As we made our way back up onto the moor to a place called Jurston, there was a water stop but he didn’t tell us a cake stop too, but we spotted the delicious cake and stopped immediately, no hesitation.
Once fortified it was of to sunny Princetown, but we had gained a little friend, you know the type. Non-talkative but just sits there while you do all the work.
We tried to shake him off but he was persistent until the descent into Postbridge.
Not a hope, we wound the tandem up to 50 mph and freewheeled into Postbridge then carried on up the other side leaving him somewhere, along way back.
When we got to Princetown the cloud building behind us was black, and we still had to head back that way.
Our friends Rogere and Doreen were manning the control so we had a chat, another piece of cake as we sat out in the last of the days sunshine, a very amusing thing happened.
Picture three blokes sat on one side of those picnic benches, on the other a female cyclist (who happen to be our friend Sandra) Well Sandra stooded up walked maybe two paces when the table tipped up, depositing tea and cake into their laps.

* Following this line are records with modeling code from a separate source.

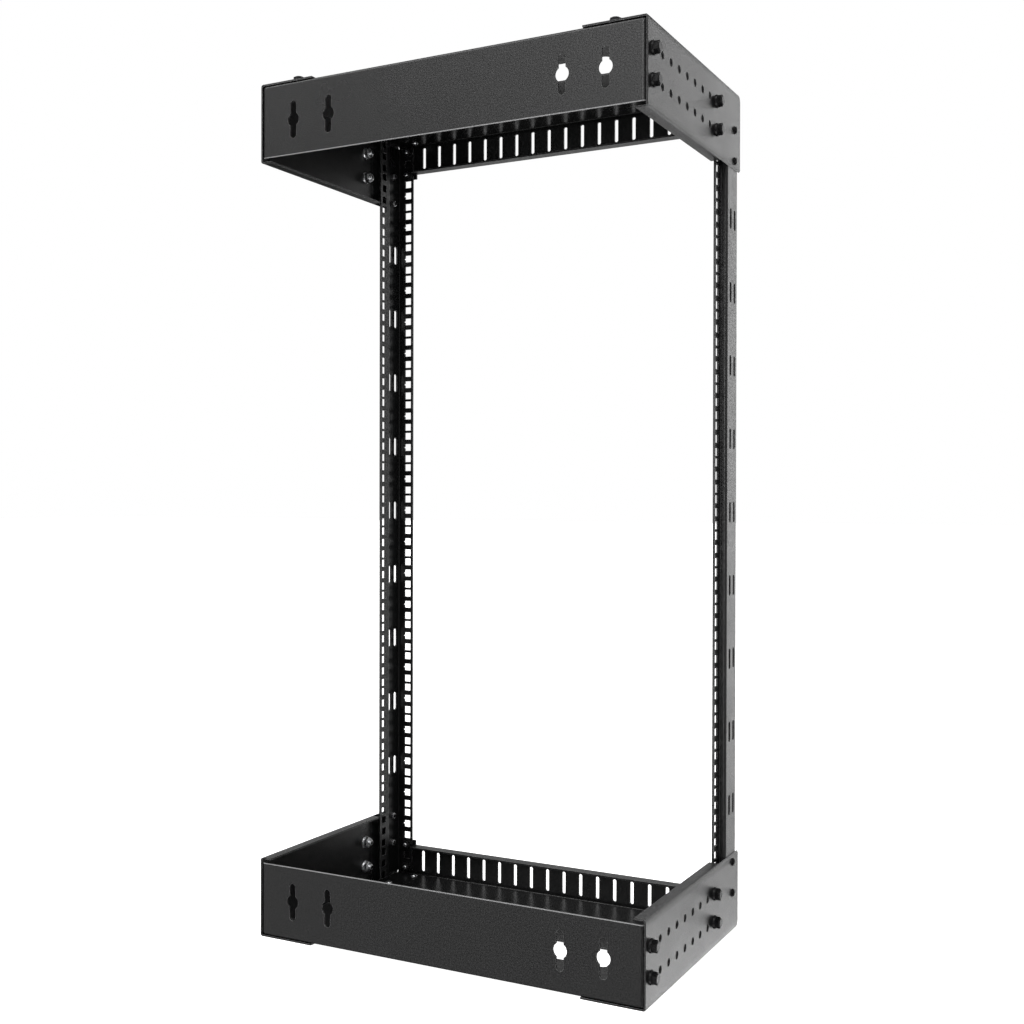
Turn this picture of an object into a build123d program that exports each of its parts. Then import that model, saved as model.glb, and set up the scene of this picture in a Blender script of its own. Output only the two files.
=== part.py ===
from build123d import *
from math import sqrt
import os

# Wall-mount open frame rack: two steel posts held between a lower and an upper tray.
# Millimetres. X runs across, the front faces -Y, the wall is behind the rack and the
# lower tray stands on Z = 0. Pieces are drawn with the wall at Y = 0, so that depths run
# from the wall towards the front, and are moved at the end to centre the rack on the origin.

# Rack standard
rack_unit = 44.45
open_units = 21
covered_units = 1  # behind each front panel
unit_hole_pitch = 15.875  # middle hole of a unit to its outer holes
square_hole = 9.5
panel_width = 482.6
panel_ear_margin = 8.75  # hole column to the end of a rack panel
unit_mark_depth = 2.0  # pointed notch at the middle hole of each unit
unit_mark_height = 3.0

# Whole rack
bay_margin = 5.7  # end of a rack panel to the web of a post
rack_depth = 304.8  # wall to the front of the posts
sheet_gap = 0.3  # between nested coated sheets
bend_inner_radius = 1.0
hole_sides = 12  # small repeated holes and shanks are polygons, to keep their faces few
slot_corner = 1 - sqrt(1 / 2)  # corner cut that ends a slot in half an octagon, per width

# Posts
post_sheet = 2.0
post_end_gap = 1.5  # end of a post to the deck plate
front_flange_margin = 8.05  # hole column to the free edge of the front flange
web_width = 40.0  # front face to the wall side of the step
strip_offset = 8.1  # step inwards from the web to the rear strip
strip_width = 21.5
strip_hole_setback = 12.5  # step to the hole column of the strip
slot_pitch = 89.9
slot_pairs = 9
slot_height = 25.0
slot_width = 7.0
slot_spacing = 15.0
slot_pair_depth = 19.0  # front face to the middle of a slot pair

# Trays
tray_sheet = 2.0
tray_height = 95.5
side_flange_width = 75.0
side_lip_width = 14.0
side_lip_start = 1.5
side_lip_gap = 5.3  # to the strip of the post
side_corner_radius = 10.0
wall_plate_drop = 6.2  # below the open side of the tray
wall_corner_radius = 4.0
arm_gap = 9.3  # arm to the strip of the post
deck_front_gap = 7.1  # deck to the back of the front panel
deck_side_gap = 7.0  # front part of the deck to the web of a post
deck_corner_radius = 12.0
cable_opening_margin = 8.3  # in the deck, midway along the arms, to the side flanges
cable_opening_depth = 58.0
cable_opening_radius = 6.0

# Wall keyholes
keyhole_spacings = (304.8, 406.4)
keyhole_circle = 16.5
keyhole_slot_width = 8.8
keyhole_height = 44.5

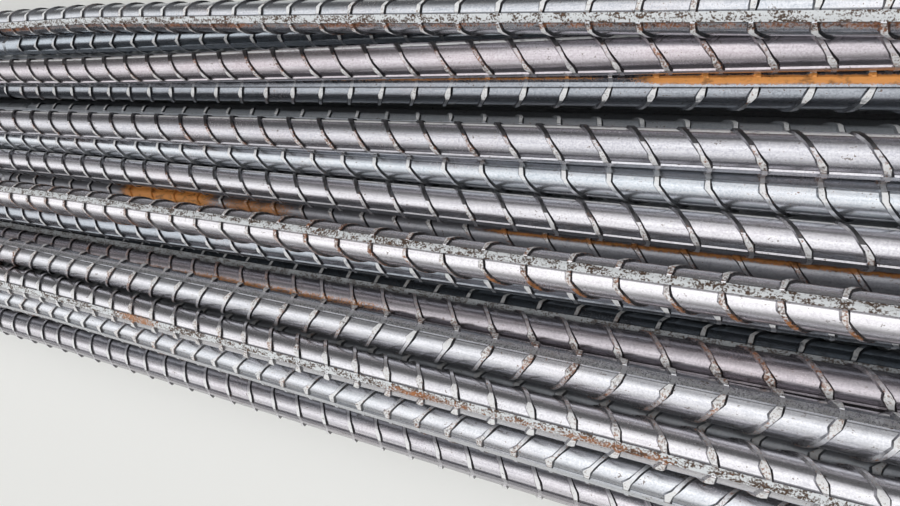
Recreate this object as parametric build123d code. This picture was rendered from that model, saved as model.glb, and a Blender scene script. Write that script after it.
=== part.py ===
from build123d import *
from math import atan2, cos, pi, sin, sqrt
import os

# Driving dimensions, in mm. X runs along the bars, Z is up.
bar_diameter = 16.0
bar_length = 6000.0
bar_gap = 0.4            # air between neighbouring bars
end_stagger = 12.0       # the most that a bar's end stands in or out
wire_diameter = 5.5
wire_sides = 8           # the wire is thin, so few sides are enough
wire_gap = 0.3           # air between a tie and the bars under it
tie_places = [-0.4, -0.15, 0.15, 0.4]    # along the bars, in bar lengths
loose_run = 430.0        # middle stretch where the top bars shift sideways
knot_turns = 1.5
knot_lay = 26.0          # height of one full turn of the knot
knot_tail = 14.0

# Sizes that follow.
bar_radius = bar_diameter / 2
pitch = bar_diameter + bar_gap
wire_radius = wire_diameter / 2
floor_to_bars = wire_diameter + wire_gap
row_rise = pitch * sqrt(3) / 2

# Straight rows from the bottom up, each nested on the one below.
straight_rows = [10, 11, 12]

# Laid rows, in the order they are laid. Each bar has its place across the bundle, in
# pitches, on the left of the loose run and on the right of it.
laid_rows = [
    [
        (-6, -6.4), (-5, -5), (-4, -4), (-3, -3), (-2, -2), (-1, -1), (0, 0),
        (1, 1), (2, 2), (3, 3), (4.3, 4.3), (5.3, 5.3), (6.3, 6.3),
    ],
    [
        (-4.75, -5.4), (-3.75, -4.05), (-2.6, -2.45), (-1.35, -1), (0.7, 0.55),
        (1.7, 1.6), (3.9, 4), (5.85, 5.95),
    ],
    [(-4, -4.4), (-2.95, -3.25), (-0.75, -0.95), (2.1, 2.35), (4.15, 4.6)],
    [(6.3, 4.8)],
]


def stagger(count):
    """How far the bar numbered count is shifted along X."""
    return end_stagger * sin(2.4 * count)


def stations():
    """X of the ends and the two slight bends of a laid bar."""
    half = bar_length / 2 + end_stagger
    loose = loose_run / 2
    return [-half, -loose, loose, half]


def between(x, stops, values):
    """Value at x of the bent line through the stops."""
    for left, right, low, high in zip(stops, stops[1:], values, values[1:]):
        if x <= right:
            return low + (high - low) * (x - left) / (right - left)
    return values[-1]


def seat(stops, across, laid):
    """Lowest centre heights at which a bar clears every bar laid before it."""
    steps = 80
    heights = [floor_to_bars + bar_radius] * len(stops)
    marks = stops + [stops[0] + (stops[-1] - stops[0]) * i / steps for i in range(steps + 1)]
    for x in marks:
        y = between(x, stops, across)
        needed = 0
        for other_across, other_heights in laid:
            gap = abs(y - between(x, stops, other_across))
            if gap < pitch:
                needed = max(needed, between(x, stops, other_heights) + sqrt(pitch**2 - gap**2))
        short = needed - between(x, stops, heights)
        if short > 0:
            nearest = min(range(len(stops)), key=lambda i: abs(stops[i] - x))
            lift = [1.0 if i == nearest else 0.0 for i in range(len(stops))]
            heights[nearest] += short / between(x, stops, lift)
    return heights


def straight_bar(y, z, count):
    start = -bar_length / 2 + stagger(count)
    plane = Plane(origin=(start, y, z), x_dir=(0, 1, 0), z_dir=(1, 0, 0))
    return extrude(plane * Circle(bar_radius), bar_length)


def laid_bar(stops, across, heights, count):
    start = -bar_length / 2 + stagger(count)
    sections = Sketch()
    for x in [start] + stops[1:-1] + [start + bar_length]:
        centre = (x, between(x, stops, across), between(x, stops, heights))
        sections += Plane(origin=centre, x_dir=(0, 1, 0), z_dir=(1, 0, 0)) * Circle(bar_radius)
    return loft(sections, ruled=True)


def corners_round(centres):
    """Corners, counter-clockwise seen from +X, of the outline round (y, z) centres."""
    ordered = sorted(centres)
    corners = []
    for points in (ordered, ordered[::-1]):
        chain = []
        for y, z in points:
            while len(chain) > 1:
                (y0, z0), (y1, z1) = chain[-2:]
                if (y1 - y0) * (z - z0) - (z1 - z0) * (y - y0) > 0.01:
                    break
                chain.pop()
            chain.append((y, z))
        corners += chain[:-1]
    return corners


def straight_runs(x, corners):
    """Start, end, direction and outward normal of the wire's run over each side."""
    reach = bar_radius + wire_gap + wire_radius
    runs = []
    for (y0, z0), (y1, z1) in zip(corners, corners[1:] + corners[:1]):
        along = Vector(0, y1 - y0, z1 - z0).normalized()
        out = Vector(0, along.Z, -along.Y)
        runs.append((Vector(x, y0, z0) + out * reach, Vector(x, y1, z1) + out * reach, along, out))
    return runs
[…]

Sandra immediacy ran and put here weight on the side she had been sitting on as it was now up in the air.
Doreen made some comment about Sandra, “that she was carrying alittle to much weight.” Good job Sandra didn’t hear that comment.
It really wasn’t Sandra’s fault as the table leg had snapped.
We now set off for two very big climbs, the first was Dartmeet hill, alittle bit of across the Moor to Widdecombe, Yes Uncle Tom Cobbly and all.
This was the hill that Chris Boardman did in 4 minutes something. We didn’t, it took us well quite abit longer.
Back to Dartmeet hill, “we are not walking up any hills on the DD” as we approached the bottom as usual I was in the wrong gear and we ended up stopped and laughing. Finally, we got going and soon got into the rhythm that you need on a hill like this.
The weather had now come in, very low cloud, so on with the lights. We soon got to the top and set off across the Moors. At Widdecombe, we stopped for food and pump up the tyre. With that done off we set thinking nearly done it, nearly finished. After this all down hill all the way back to Bovey.
We overtook afew solos on the way up, and got a few “well dones”.
We were chuffed, because we had climbed all the hills on the tandem, Not on foot.
Muddy legs at the end picture by Sue
On arrival at the end, a nice pub at Manaton, we logged in and sampled the ale.
We were really proud the we had completed this monster ride and only had a couple of miles downhill to get back to the car, and we had now completed the Devil on a Tandem, we were really pleased with ourselves, in fact, we were Buzzing.
As we were about to set of in the dark and switched our lights on a rider came up and asked if he and a group of about seven other riders could tag on as “they didn’t have any lights” well except one.
Sue was not best pleased about this and wanted to leave them behind, as it was their fault, they knew the clocks had gone back. Very True, but I was still happy and didn’t want to leave a fellow cyclist stranded even if they were on solo’s.
We set off at a steady pace, but the back end of the tandem was getting very sloppy.
I went very carefully; on a marvellous decent where I think we could have beaten our record of 53 mph downhill speed record with ease. Maybe next year.
As we got to the bottom of the hill we both heard the fis, fis, and we knew what was coming next. Yes the Big Bang, Sue screamed “Stop” I am trying, in more ways than one. We stopped, puncture!
“Oh you have a puncture” and with that they rode of into the night never to be seen again, “thanks so glad of you assistance”
As we stood there in the dark Sue asked do we fix the puncture or walk.
The answer was WALK, well it wasn’t that far as I recalled.
By time we had changed the inner tube, tried to pump up the tyre and it was very black.
So of we set, chatting about what a fun day we have had so far.
Cars stopped and offered us tubes, one even offered us a wheel, But we were OK, we’d be back at the car in no time.
Sue said “Stop can you hear that rubbing?” “Well no” came the reply.
Yes, it was ever so peace full, and I couldn’t hear the tyre rubbing. So we stopped removed the front light and looked at our rear tyre. Not a pretty sight.
The bead had separated from the tyre so even if we had fitted a tube it would of stuck out. And gone pop again. Sue and I counted our blessings that we had completed the Devil before this disaster struck, and we weren’t speed around a curve.
We carried on through the night still chatting about the marvellous day we had had, but it wasn’t over yet. As we pushed the tandem along Sue had already remove the rear brake carrier, the tandem got harder and harder to push.
“Sue what are you doing?”
Nothing” came Sue’s reply
“Stop messing about Sue”
I took our front light off and low and behold, the inner tube was now wrapped around the rear cassette and as taught as a bowstring.
“Have we anything sharp we can cut this with”
“I don’t think so” came Sues reply.
“How about that little screwdriver blade?”
Then that’s what I had to use. Inner tubes must be made of Kevlar.
Tough or what, very tough, but we managed.
And with that our savoir turned up in a van and kindly took us back to the car park.
We didn’t have that far to go, less than half a mile.
It wasn’t until the Tuesday afternoon that on opening my toolbox to get out a pair of scissors that I remembered that in the bag on the tandem was a first aid kit that
Had a Pair of Scissors in it, how silly did I feel.
But it was still an adventure worth doing,
Yes and its pencilled in for next year?
Thank you Sue very much but the decision is yours.